Though the term per cent, in arithmetic is a simple one, the definition of it in practically all the arithmetics and dictionaries wraps it in a fog. A very considerable part of the trouble pupils in school have with percentage is due to obscurity in this definition. This seems like a bold statement to make, but the reader can judge for himself whether it is probably true when he hears the case stated. In simple English the word per cent, means hundredths. Thus, six per cent, means six hundredths. Instead of giving this definition the books say per cent, means "by the hundred" or "in the hundred." If this is so then 6 per cent, means six by the hundred, which means nothing. Dr. Johnson, who was no mathematician, said that per cent, meant "in the hundred," and all the lexicographers seem to have followed his lead, merely varying his preposition. Webster (1828) says: "In commerce per cent, denotes a certain rate by the hundred. Ten per cent, means ten in the hundred." Webster's International states that per cent, means "by the hundred," "in the hundred." Of course there is a way of giving concrete meaning to these words. Thus 2 per cent, in commission can mean that the agent gets $2 in every $100 worth of goods he sells, or he gets $2 by every $100 worth of goods he buys. One sees the obscurity in these phrases, however, very clearly, by using another denominator. Thus, what does 2 by the 8 mean?

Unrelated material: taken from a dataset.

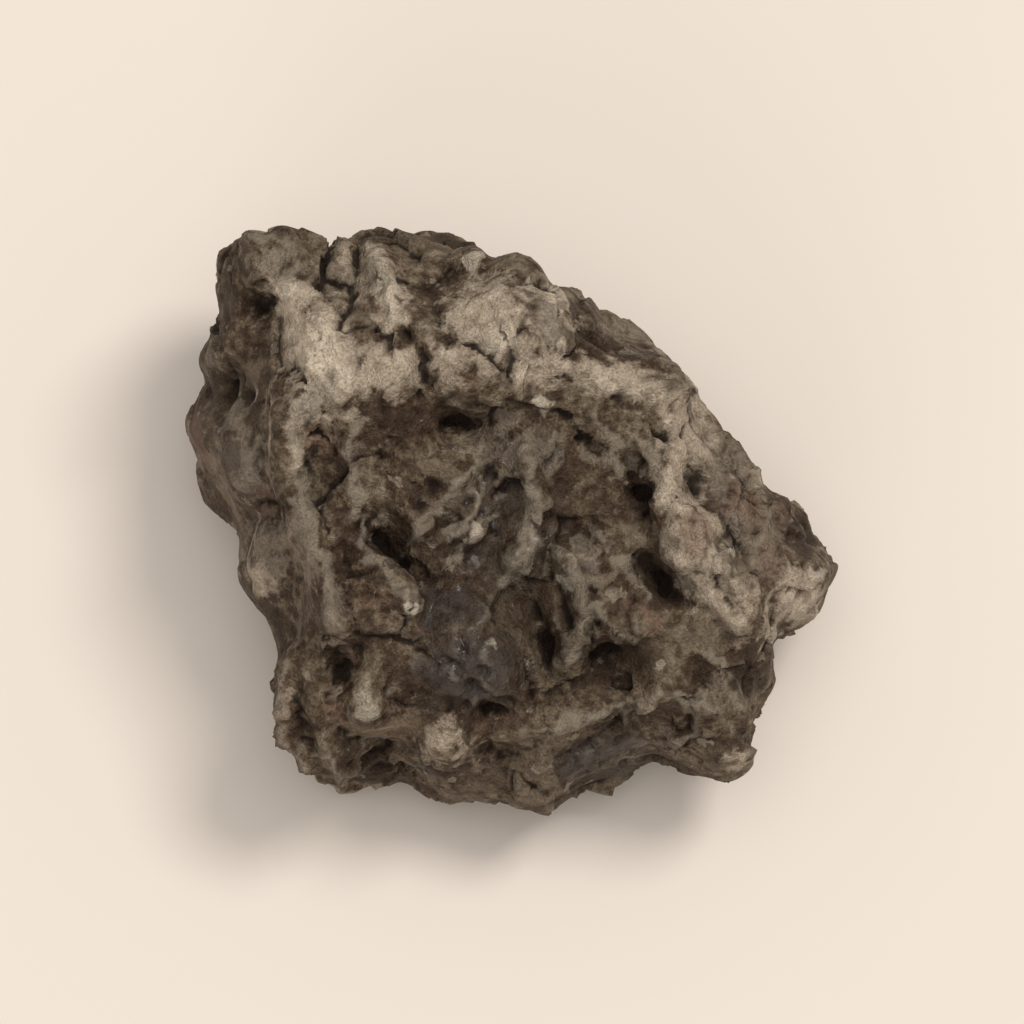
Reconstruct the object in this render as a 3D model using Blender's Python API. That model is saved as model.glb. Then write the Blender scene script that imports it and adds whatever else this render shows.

In the preface to his dictionary Dr. Johnson says: "Every other author may aspire to praise; the lexicographer can only hope to escape reproach, and even this negative recompense has been yet granted to a very few." Evidently from this lexicographers had a harder time in those early days than they have now; for nowadays it would seem as though the dictionaries were to be regarded as sacred writings, to criticize which would be sacrilege. Had the dictionary makers been criticized more, most likely they would have improved the quality of their work. The writer has heard it said that the dictionaries are as weak in defining other similar technical terms as in their definitions of mathematical terms, and that they are far behind the progressive cyclopedia makers in the quality of the matter they print. It would seem judging from the preceding mathematical definitions as though the greatest opening for a progressive publisher would lie along the way of bringing out a new unabridged dictionary adapted for the use of the mass of twentieth century Americans.
- ↑ See Encyclopedia Britannica, article "Geometry."